Menurut Difa, seharusnya Pemprov DKI Jakarta berfokus pada pemulihan lingkungan terlebih dahulu.
"Apakah food estate memang merupakan solusi atau pemerintah seharusnya fokus memberikan dukungan dan perlindungan terhadap nelayan?" ucap Difa.
Di Kepulauan Seribu sendiri, Difa menjelaskan, problemnya itu ada pencemaran laut, kerusakan terumbu karang, dan konflik agraria.
"Ada problem juga terkait kerentanan karena Kepulauan Seribu yang karakteristiknya low lying island," ungkap Difa.
Nelayan bisa jadi korban
Direktur Eksekutif Center of Economic and Law Studies (Celios) Bhima Yudhistira menilai wacana pengembangan food estate di Kepulauan Seribu layaknya proyek latah Pemprov DKI.
"Banyak tempat mau dijadikan food estate yang sifatnya lebih ke proyek skala besar, butuh investasi banyak dan kurang partisipatif," ucap Bhima kepada Kompas.com, Rabu.
Menurut Bhima, Pemprov DKI akan sulit jika latah mengikuti jejak pemerintah pusat yang mana banyak proyek sifatnya top-down justru berakhir gagal.
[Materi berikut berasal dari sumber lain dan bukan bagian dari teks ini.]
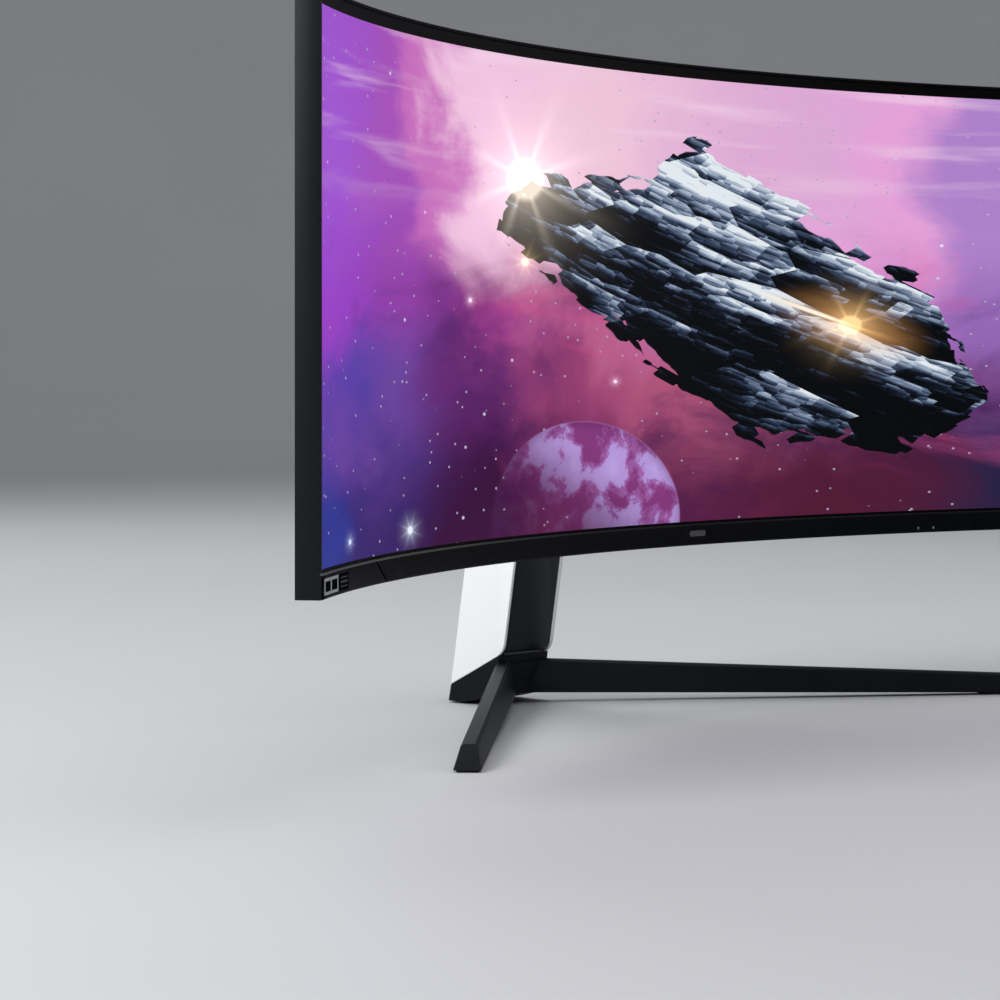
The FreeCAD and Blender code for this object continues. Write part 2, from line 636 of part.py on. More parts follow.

Apabila Kepulauan Seribu ingin dijadikan pusat perikanan, kata Bhima, konsepnya harus partisipatif. Artinya, kebutuhan nelayan dan ekosistem di sana seperti apa harus sudah jadi pertimbangan utama.
"Jangan malah medatangkan investor kakap dari luar dan meminggirkan para nelayan, pengrajin rumput laut yang eksisting," ucap Bhima.
Selain itu, kata dia, pemerintah juga harus memperhatikan dampak lingkungannya, misalnya kekhawatiran limbah yang mencemari laut.
Selain itu, masalah lain yang harus dicegah adalah overfishing atau penangkapan ikan secara tidak berkelanjutan.
Berpotensi buang-buang anggaran
Bhima menilai, proyek food estate ini butuh perencanaan yang matang agar Pemprov DKI tak terjebak pada pemborosan anggaran.
Dia menyebutkan, ada beberapa hal yang harus dipertimbangkan dalam pengembangan food estate di Kepulauan Seribu itu.
Pertama, ucap Bhima, dalam prosesnya perlu berkonsultasi bermakna dari masyarakat, nelayan, serta pelaku usaha yang sudah eksisting.
Kedua, pemerintah juga sudah harus membuat rantai pasok hasil lumbung pangan itu mau dijual atau diserap ke mana saja hasil produksinya.
"Ketiga, memasukkan program tersebut dalam Rencana Pembangunan Jangka Menengah Daerah (RPJMD) minimum lima tahun," ucap Bhima.
Terakhir, pemerintah juga mengatur alokasi anggaran sampai ke hal yang detail seperti pengadaan cold storage untuk ikan, mesin pengering rumput laut modern, dan tenaga pendamping.